A 3D Convolutional Approach to Spectral Object Segmentation in Space and Time
Elena Burceanu, Marius Leordeanu
We formulate object segmentation in video as a graph partitioning problem in
space and time, in which nodes are pixels and their relations form local
neighborhoods. We claim that the strongest cluster in this pixel-level graph
represents the salient object segmentation. We compute the main cluster using a
novel and fast 3D filtering technique that finds the spectral clustering
solution, namely the principal eigenvector of the graph's adjacency matrix,
without building the matrix explicitly - which would be intractable. Our method
is based on the power iteration for finding the principal eigenvector of a
matrix, which we prove is equivalent to performing a specific set of 3D
convolutions in the space-time feature volume. This allows us to avoid creating
the matrix and have a fast parallel implementation on GPU. We show that our
method is much faster than classical power iteration applied directly on the
adjacency matrix. Different from other works, ours is dedicated to preserving
object consistency in space and time at the level of pixels. For that, it
requires powerful pixel-wise features at the frame level.

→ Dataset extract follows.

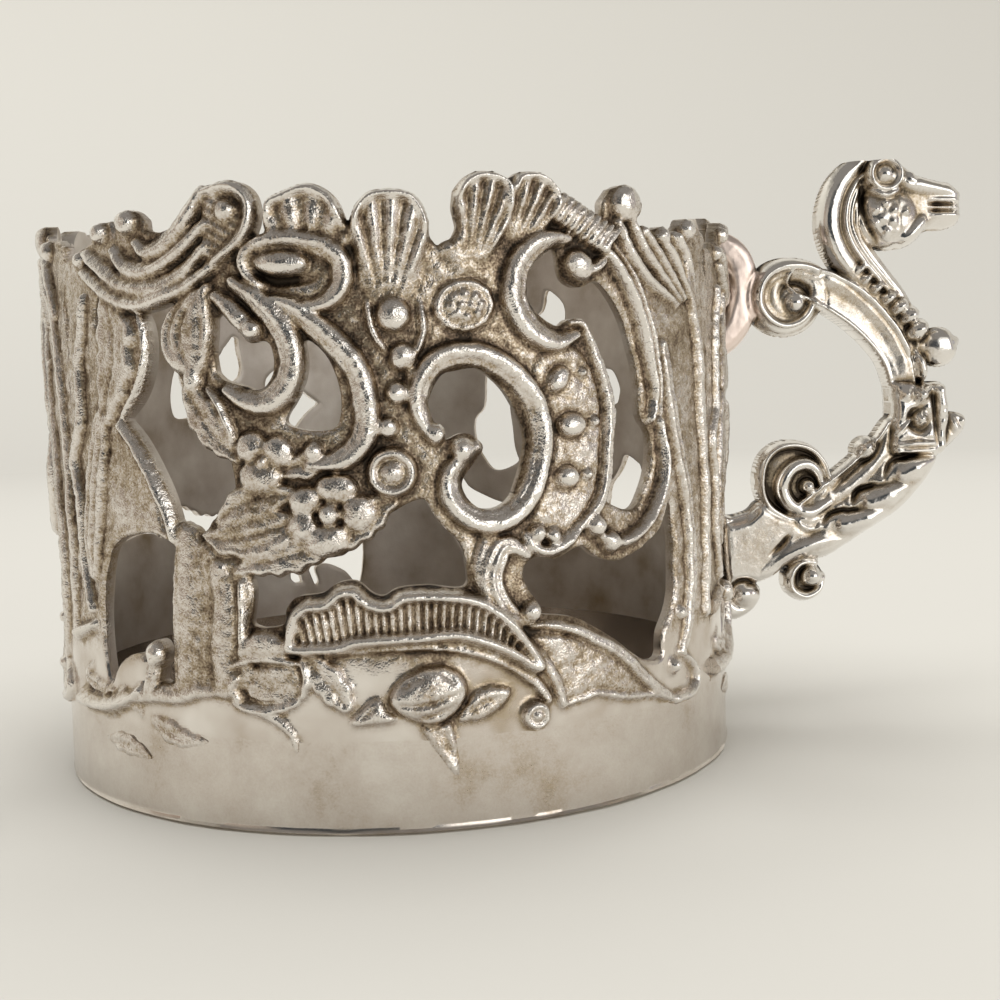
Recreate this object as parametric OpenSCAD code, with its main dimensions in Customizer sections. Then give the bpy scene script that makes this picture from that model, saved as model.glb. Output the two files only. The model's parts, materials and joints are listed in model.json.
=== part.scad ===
// Silver holder for a tea glass: a plain band, an openwork wall of three castings and a cast handle
// The origin is on the axis of the cup at its underside, +Z is up and the handle lies along +X

/* [Glass and wall] */
// Outer diameter of the tea glass
glass_d = 68; // [62:0.5:74]
// Room between the glass and the holder, on the radius
glass_room = 0.25; // [0.15:0.05:0.4]
// Thickness of the wall
wall_t = 1.25; // [1:0.05:1.6]
// Thickness of the base plate
plate_t = 0.8; // [0.6:0.1:1.2]
// How far the lip of the base plate stands out past the band
lip_out = 0.3; // [0.1:0.1:0.6]
// Height of the plain band above the underside
band_h = 8.8; // [7:0.1:9.5]
// Height at which the openwork starts
open_base = 11.7; // [11:0.1:13]
// Height of the highest point of the crest
crest_h = 56.7; // [52:0.1:62]
// Solder seam between castings, on the arc
seam = 0.1; // [0.05:0.05:0.2]

/* [Relief] */
// Gap between an ornament and the wall that it is soldered to
seat = 0.05; // [0.03:0.01:0.1]
// Height of the scroll ribs above the wall
rib_h = 1.5; // [1:0.1:2]
// Width of the widest scroll rib
rib_w = 2.4; // [1.8:0.1:2.8]
// Height of the leaves and shells above the wall
leaf_h = 1.0; // [0.7:0.1:1.3]
// Height of the domes and beads
dome_h = 1.6; // [1:0.1:2]

/* [Handle] */
// How far the handle reaches out from the wall
handle_reach = 28.9; // [26:0.1:32]
// Width of the C strap, across the handle
strap_w = 6; // [5:0.1:7]
// Depth of the C strap, in the plane of the handle
strap_d = 4.6; // [4:0.1:5]
// Width of the animal head
head_w = 6.4; // [5.5:0.1:7.5]
// Room between parts of the handle
joint_room = 0.12; // [0.1:0.02:0.2]

/* [Hidden] */
$fn = 48;

castings = 3;
casting_turn = 360 / castings;
wall_fn = 120;
overrun = 1;
r_in = glass_d / 2 + glass_room;
r_out = r_in + wall_t;
open_h = crest_h - open_base;
seam_turn = seam / r_out * 180 / PI;
percent = 1 / 100;

// Openings of one casting, as [turn in degrees, percent of the openwork's height]
left_opening_shares = [[-40, 75], [-34.5, 78], [-35, 70], [-33, 64], [-31.5, 57], [-29, 52],
    [-24, 48], [-23, 43], [-26.5, 37.5], [-29, 34], [-33, 35], [-36, 42], [-41.5, 54], [-38.5, 60],
    [-37.5, 68]];
corner_opening_shares = [[-43, 51], [-39.5, 44], [-36.5, 36], [-34.5, 29], [-34, 18], [-34, 9],
    [-36, 13], [-38, 13], [-39.5, 6], [-41, 3], [-46, 2.5], [-49.5, 6], [-50.5, 12], [-51, 23],
    [-48, 28], [-45, 26], [-44, 36]];
slit_shares = [[-51, 80], [-48.5, 79], [-49, 73], [-51, 70]];
inner_c_opening_shares = [[-25.5, 73], [-24.5, 75.5], [-23, 76], [-21.5, 73], [-20, 70], [-18, 70],
    [-17, 67], [-17, 63], [-19, 60], [-22, 61.5], [-25.3, 64]];
outer_c_opening_shares = [[-12, 70], [-10, 69.5], [-8, 66], [-7, 60], [-7, 55], [-8.6, 52.5],
    [-12.7, 52.5], [-15, 54.5], [-13, 59.5], [-12, 65]];
s_opening_shares = [[24.5, 86], [21.7, 85], [19.5, 81.5], [19.2, 78], [19.8, 75], [21.5, 72.5],
    [24.3, 70.5], [28, 71], [30, 68], [32.2, 62], [33, 55], [32.5, 45], [31, 38], [33, 35],
    [37, 34], [39.5, 37], [42, 42], [42.3, 49], [40, 53], [40, 61], [39, 65.5], [37, 72], [34, 77],
    [31, 80], [28, 79], [25.7, 81]];
large_c_opening_shares = [[5, 55], [5.5, 52], [6.5, 49.5], [9, 48], [9.5, 43], [9.2, 40], [11, 37],
    [13.3, 36], [15.5, 36.5], [17, 39.5], [18.4, 45], [18.8, 50.5], [18.3, 55], [16.5, 58.5],
    [13.4, 62.5], [10.2, 64.5], [7, 63], [5.2, 60]];
right_opening_shares = [[18, 24], [18.8, 20], [20.3, 16], [26, 14], [29.6, 11], [33.5, 7.5],
    [36, 4.7], [39, 2.5], [43, 2.5], [43.5, 7.5], [45.7, 11.5], [47, 16], [47.5, 23], [47, 27.5],
    [46, 36], [43.5, 29.5], [39.5, 27], [36.4, 24.5], [33.5, 24], [30, 26], [27, 28], [23.3, 26],
    [20, 27]];
lower_opening_shares = [[-23.5, 24], [-22, 15.5], [-17, 15.5], [-15.5, 20], [-13, 21.5], [-9, 23],
    [-6, 23.5], [-3, 20.5], [0, 22], [4, 22], [9, 21], [9.5, 25], [8.7, 30.5], [6.5, 33],
    [4.7, 36.5], [3, 38.5], [-3, 37.5], [-4, 33.5], [-7.5, 30], [-13, 28], [-16, 26], [-20, 26]];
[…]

This makes it
perfectly suitable for incorporating the output of a backbone network or other
methods and fast-improving over their solution without supervision. In
experiments, we obtain consistent improvement, with the same set of
hyper-parameters, over the top state of the art methods on DAVIS-2016 dataset,
both in unsupervised and semi-supervised tasks. We also achieve top results on
the well-known SegTrackv2 dataset.